Communicate Continually
An article in the Dallas Morning News reported that the average couple married ten years or more spends only 37 minutes a week in meaningful communication. I could hardly believe it. Compare that to the fact that the average American spends almost five times longer than that watching television every day! No wonder so many marriages are in trouble. Just like anything else, good communication doesn’t develop by itself. It must be developed, and that process takes time and effort. Here are some suggestions for helping you do exactly that:
• Develop platforms for communication. Be creative about finding reasons to talk to each other. Take walks together as a family where you can talk. Call your spouse a couple of times during the day. Meet for lunch one day a week. Offer to drive the kids to soccer practice so you can talk. Communication can happen almost anywhere.
• Control communication killers. The television and the telephone probably steal the most family communication time. Restrict the amount of time you give them, and you’d be amazed by how much time you have to talk.
• Encourage honesty and transparency in conversations. Differences of opinion are healthy and normal in a family. Encourage all family members to
speak their minds, and when they do, don’t criticise or ridicule them, causing them to feel stupid. • Adopt a positive communication style. Be conscious of the way you interact with your family members. You may have adopted a style that stifles open communication. If you’re in the habit of using any communication style other than a cooperative one, begin working immediately to change. You’ll have to do that if you want to build your relationship with your family.
Share the Same Values
Today, families don’t give values the same priority or attention as they once did. Boston College education professor William Kirkpatrick said, ‘There is a myth that parents don’t have the right to instill their values in their children. Once again, the standard dogma here is that children must create their own values. But of course, children have precious little chance to do that … Does it make sense for parents to remain neutral bystanders when everyone else from script writers, to entertainers, to advertisers, to sex educators insist on selling their values to children?’
Common values strengthen a family and are especially beneficial to children as they grow up. A study conducted by the Search Institute showed that in single-parent homes, children whose parent expresses and enforces standards thrive at twice the rate of children who don’t have values promoted in a similar way. And that doesn’t even take into account whether the values are what we would consider positive.

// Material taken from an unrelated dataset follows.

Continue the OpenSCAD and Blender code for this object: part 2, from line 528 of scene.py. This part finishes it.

The best way to get started in working toward sharing common values in your family is to identify the values you want to instill. If you’re like most families, you’ve never done that before. But to be able to live them out, you first have to find them out. They are the three to seven things you’re willing to go to the mat for.
Let me list for you the five we’ve identified in the Maxwell family so that you have an idea of what I’m talking about:
1. Commitment to God 2. Commitment to personal and family growth 3. Commonly shared experiences 4. Confidence in ourselves and others 5. The desire to make a contribution in life
The values you choose will undoubtedly be different from ours, but you need to identify them. If you’ve never done it before, set aside some time to talk about your values with your spouse and children. If your kids are older, include them in the process of identifying the values. Make it a discussion time. And never be reluctant to take on the role of model and teacher of your family’s values. If you don’t do it, someone else will. Build Your Marriage
Finally, if you are married, the best thing you can do to strengthen your family is to build your marriage relationship. It’s certainly the best thing you can do for your spouse, but it also has an incredibly positive impact on your children. My friend Josh McDowell wisely stated, ‘The greatest thing a father can do for his children is to love their mother.’ And the greatest thing a mother can do for her children is to love their father.

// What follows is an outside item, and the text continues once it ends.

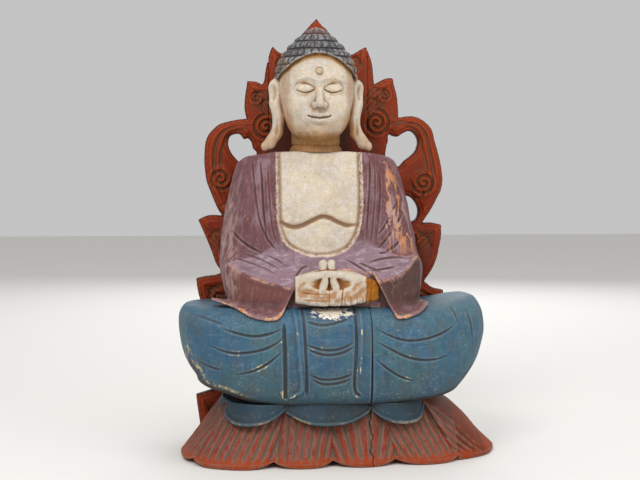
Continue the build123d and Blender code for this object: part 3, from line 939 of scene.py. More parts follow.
def sleeve_field(x, y, z):
    """Both forearms and the drape between them: a sloping top, an upright front, and a rim
    spread out on the lap."""
    face, edge = arm_front(x), arm_edge(x)
    top = edge + (SLEEVE_TOP - edge) * np.clip((y - face) / 34, 0, 1.0)
    d = smax((z - top) * 0.8, (face - y) * 0.95, 4.5)
    d = smax(d, np.maximum(body_left(z) + 1 - x, x - body_right(z) - 1), 22.0)
    folds = 0.52 * bell(z - edge + 8, 4) * ramp(-y, 40, 60)
    gouged = 1.7 * BODY_MAP.read("cut", x, z) * (z < SLEEVE_TOP)
    d = d + folds + gouged + 0.8 * wobble(x, y, z, 24, 12)
    rim = smax(RIM_MAP.read("rims", x, z), lap_field(x, y, z) - 5.5 - 5.0 * ramp(-x, 118, 146), 4.0)
    d = smin(d, smax(rim, y + 22, 2.0), 9.0)
    return smax(d, inner_of(x) - 0.5 * (z - 230) - 9 * np.maximum(y + 77, 0), 2.0)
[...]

A common missing ingredient in many marriages is dedication to make things work. Marriages may start because of love, but they finish because of commitment. Sexuality researcher Dr Alfred Kinsey, who studied 6 000 marriages and 3 000 divorces, revealed that ‘there may be nothing more important in a marriage than a determination that it shall persist. With such a determination, individuals force themselves to adjust and to accept situations which would seem sufficient grounds for a breakup, if continuation of the marriage were not the prime objective.’ If you want to help your spouse, your children and yourself, then become committed to building and sustaining a strong marriage.

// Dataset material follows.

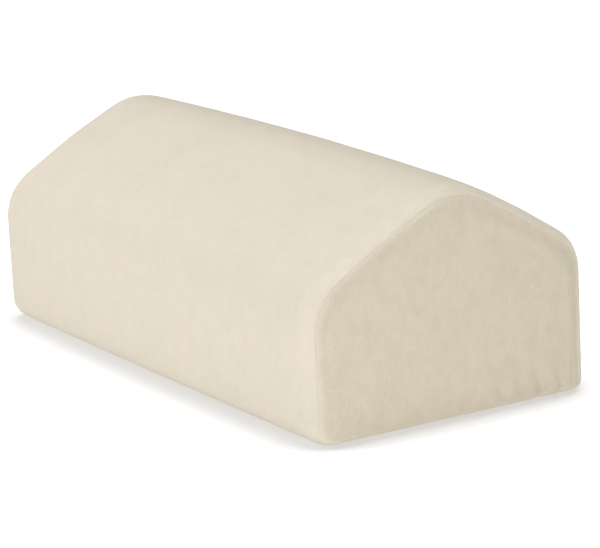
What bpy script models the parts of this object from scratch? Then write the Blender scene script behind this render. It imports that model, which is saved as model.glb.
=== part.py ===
"""Knee elevation pillow: a long five-sided wedge in a sewn cover of pile cloth.

Metres, +Z up. The ridge runs along X, the front wall faces -Y and the origin is
the middle of the flat base. Three closed pieces: the filled body in its wrap
panel, and a sewn end panel over each end.
"""
import math
from collections import namedtuple

import bmesh
import bpy

OBJECT_NAME = "knee_elevation_pillow"

# Driving sizes, between the sharp corners that the rounding takes off
LENGTH = 0.536
DEPTH = 0.261
FRONT_WALL = 0.1195
REAR_WALL = 0.122
RIDGE_HEIGHT = 0.1935
RIDGE_BACKSET = 0.008

# How the filling swells the cover: along the length, across a slope, at an end
CROWN = 0.0053
SLOPE_BOW = 0.0045
SLOPE_ROUNDING = 0.5
END_BULGE = 0.003
BULGE_FADE = 0.030

# Ends: the rounded edge, the seam on it, and the panel sewn inside the seam
END_RADIUS = 0.024
SEAM_TURN = 45.0
SEAM_DIP = 0.001
PANEL_THICKNESS = 0.0025
GAP = 0.0003
BASE_TAPER = 0.42
MIN_RADIUS = 0.003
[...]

NBA coach Pat Riley said, ‘Sustain a family life for a long period of time and you can sustain success for a long period of time. First things first. If your life is in order you can do whatever you want.’ There is definitely a correlation between family success and personal success. Not only does building strong family relationships lay the groundwork for future success, but it also gives life deeper meaning. I believe that few people have ever been truly successful without a positive, supportive family. True, some people are called to be single, but they are rare. For most people, a good family helps you know your purpose and develop your potential, and it helps you enjoy the journey along the way with an intensity that isn’t possible otherwise. And when it comes to sowing seeds that benefit others, who could possibly derive greater benefit from you than your own family members?